The GAO's findings also suggest that more widespread access to health insurance could save Medicare the expense of stabilizing the health of the previously uninsured. The results are notable as the nation embarks on a rocky and patchwork expansion of health insurance, subsidized by federal financing and enforced by a mandate that nearly all Americans carry insurance. Nearly one in five older adults ages 55 to 64 lacked health insurance in 2012, the GAO said.
The push to reduce the number of uninsured under the Patient Protection and Affordable Care Act won't reach everyone. The law excluded illegal immigrants. And not all uninsured adults will have the same access to subsidized health insurance. States may choose whether or not to expand Medicaid. Two dozen states did not and left some low-income citizens without a subsidized option for coverage.

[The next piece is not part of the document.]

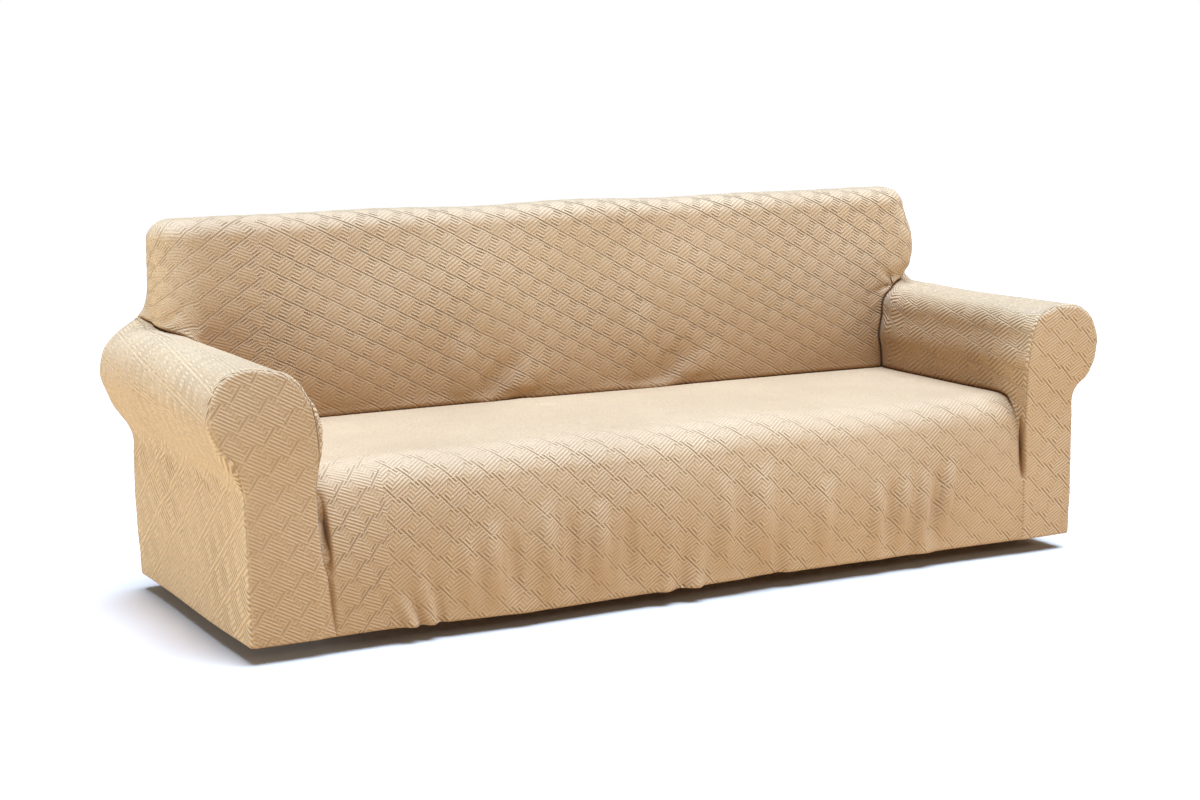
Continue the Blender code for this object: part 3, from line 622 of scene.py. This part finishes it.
# ---------------------------------------------------------------- meshes
class Panel:
    """A sheet of cloth as it is put together: outer face, inner face and the edge between them."""

    def __init__(self, name, look, weave, strength, column=0, turns=(), fine=False, painted_shade=None):
        """Strength gives each point's relief, and the painted shade function its painted shade; fine puts
        ribs in the mesh.

        Weave is the first one, and turns are places in a column of the cloth where another starts.
        """
        self.name, self.look, self.strength, self.fine = name, LOOKS[look], strength, fine
        self.first_weave, self.column, self.turns, self.painted_shade = weave, column, turns, painted_shade
        self.points, self.cloth, self.finish, self.faces, self.weaves = [], [], [], [], []
        self.count = 0

    def weave_of(self, cloth):
        found = np.full(len(cloth), index_of(self.first_weave))
        for value, weave in self.turns:
            found[cloth[:, self.column] >= value] = index_of(weave)
        return found

    def add_points(self, points, cloth, finish):
        first = self.count
        self.points.append(points)
        self.cloth.append(cloth)
        self.finish.append(finish)
        self.count += len(points)
        return first

    def add_face_pair(self, base, cloth, edges, dense_faces, lining, lining_faces, walls):
        """The outer face on base, the lining under the points that it names, and the walls.

        Edges gives for each open side the distance from it, and how deep and wide the cloth is drawn in.
        """
        normals = form_normal(base)
        drawn = np.zeros(len(base))
        folds = small_folds(base)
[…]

Nonetheless, that uneven expansion may benefit Medicare in coming years by improving the health and medical care of future enrollees, said Deborah Chollet, a senior fellow with Mathematica, a research and data collection firm. No one strategy or policy will slow U.S. health spending, “but certainly health status is an important dimension of the solution,” said Chollet.
Savings, however, may take years to materialize, Chollet cautioned. Many of those who gain insurance this year under the Affordable Care Act will have experienced years unmet medical needs. “That's a long time of deteriorating health.”
The uninsured who gained coverage with Medicare from 2001-2010 were about 23% more costly in the first year of coverage than those that transferred to Medicare from another health plan, suggesting possible pent-up demand for care, the GAO said. Medicare also spent more on outpatient care for the previously uninsured in the first two years after enrollment.
The previously uninsured were also less likely to report good health, the GAO found—79% compared with 84% of those who had been insured—and the gap widened somewhat through the first six years of enrollment.
“We know that people who lack health insurance, even for a period of time, have reduced access to care,” said Dr. John Ayanian, director of the Institute for Healthcare Policy and Innovation at the University of Michigan. That can be particularly problematic for adults with common chronic disease such as diabetes and heart disease, which can leave individuals acutely ill if not properly managed, he said.
Ayanian's recent research found that patients' reported health and use of primary care improved more significantly in Massachusetts than five nearby states—Connecticut, Maine, New Hampshire, Rhode Island and Vermont—in the years after Massachusetts required its residents to be insured.